Police Commissioner Raymond Kelly, right, reaches for a gun with Queens District Attorney Richard A. Brown during a news conference on Friday, June 17, 2011, at police headquarters.
It was a bad week for drug dealing in New York City.
Since Monday, 140 people across the city were busted for trafficking and violence after four long-term investigations wrapped up with officers decimating gang ranks and drug rings, and seizing a cache of heroin and cocaine, cash and illegal weapons, Police Commissioner Raymond Kelly said Friday.
In Manhattan, 22 people were indicted in an East Harlem cocaine operation that worked like a pizza delivery service — but with drugs, officials said. It was led by a longtime ringleader so invested in his kingpin image that he kept a framed photo of his face superimposed on a shot of Al Pacino in the role of drug kingpin Tony Montana in the film "Scarface," officials said.
The East Harlem group had delivery workers organized in two eight-hour shifts a day, equipped with cellphones, "company" cars and business cards coyly emblazoned with "General Electronics" and a phone number for customers to call, authorities said. During a 45-day stretch this spring, the group sold 4,200 bags of powder cocaine for a total of about $80,000, prosecutors said.
"This is one of those rare occasions where, from top to bottom, this organization is now gone," said Manhattan District Attorney Cyrus R. Vance, standing in front of a table strewn with some of the $550,000 in cash, $600,000 in jewelry, guns, drug-dealing paraphernalia and photos of some of the nine vehicles — including a Mercedes, a Land Rover and a custom-made motorcycle — seized during the investigation. Authorities also collected more than two kilograms of cocaine and six pounds of marijuana.
A Queens bust was the largest, with 56 people charged with crimes ranging from attempted murder to weapons possession. Of those, 30 — mostly customers — have pleaded guilty to various charges including drug possession and disorderly conduct. The bust also gutted a street crew called the Gang of Apes that terrorized the Far Rockaway neighborhood; 18 suspected members were arrested, officials said. The gang gained power after police dismantled its predecessor.

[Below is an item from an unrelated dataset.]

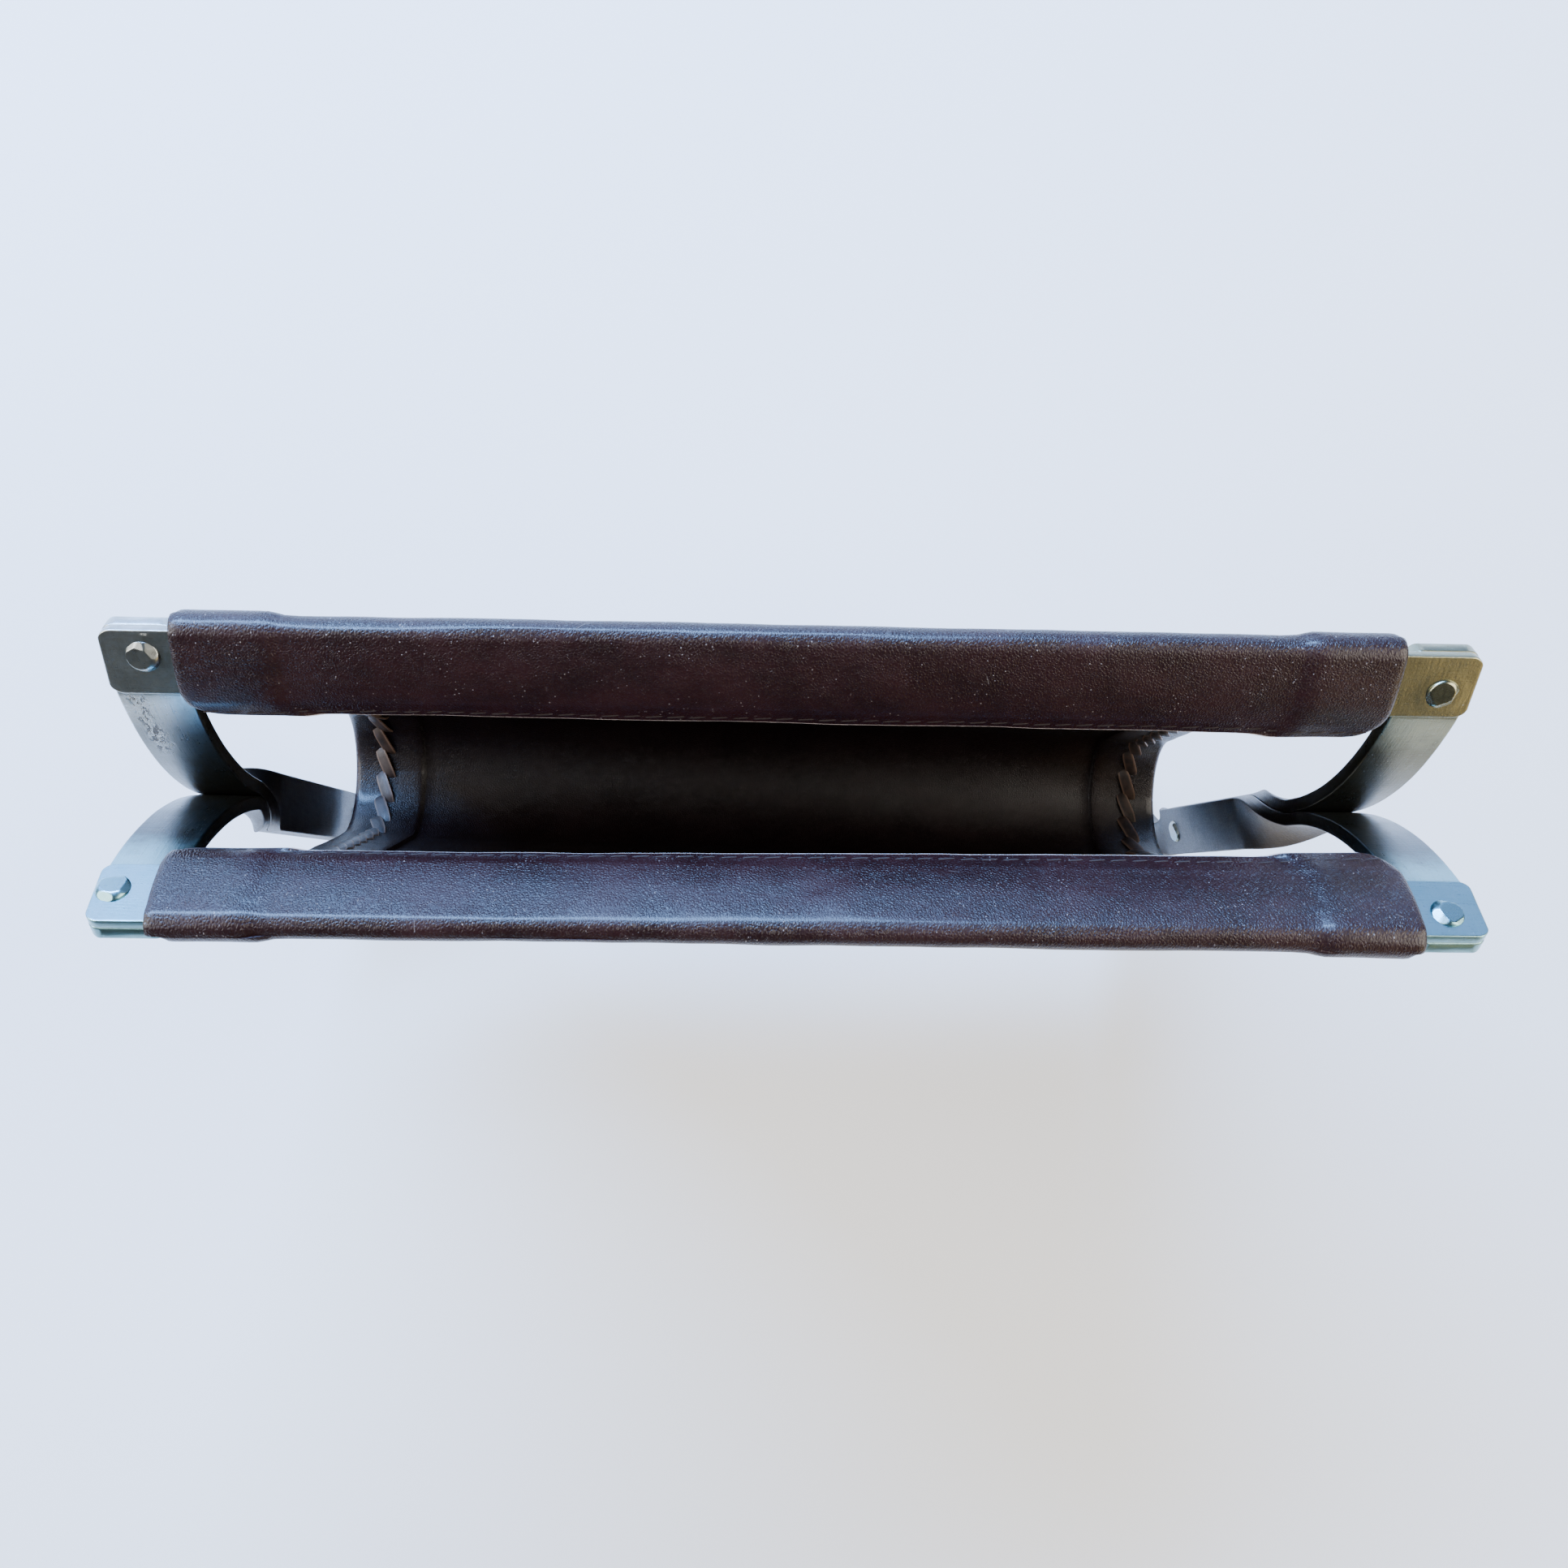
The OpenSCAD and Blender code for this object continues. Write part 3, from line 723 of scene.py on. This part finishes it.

Queens District Attorney Richard Brown said authorities "put a stranglehold" on the gang by going after suppliers, and customers as well as non-gang traffickers. Their investigation led them to seize a shipment of drugs in Kentucky from Puerto Rico that was meant for New York.
Staten Island officials arrested 30 people in a takedown earlier this week, Kelly said. And in the Bronx, District Attorney Robert Johnson announced that 40 people were indicted after a two-year drug investigation. Sean "Showboy" Nelson, 31, and Jason Weir, 27, were charged with operating as a major trafficker, a relatively new high-level felony in New York. It carries a potential sentence of 25 years to life in prison. Nelson pleaded not guilty and is being held without bail. Weir will be arraigned next week after he is extradited from Connecticut. It's not clear if he had a lawyer and there is no listed phone number for him.
The statute is also being used to prosecute the suspected Manhattan ringleader, Ceferino "Papo" Perez and his two accused lieutenants. Perez, 44, is being held without bail after pleading not guilty.
Authorities said Perez has been in the business for a quarter-century, but he was so wary — frequently replacing the organization's cars to keep police from noticing them, for instance — that only in the last year did arrests and other breaks allow police to build the case through wiretaps and other means, authorities said.
Police found the "Scarface" photo on Perez's nightstand when they searched his apartment in suburban Yonkers on Wednesday.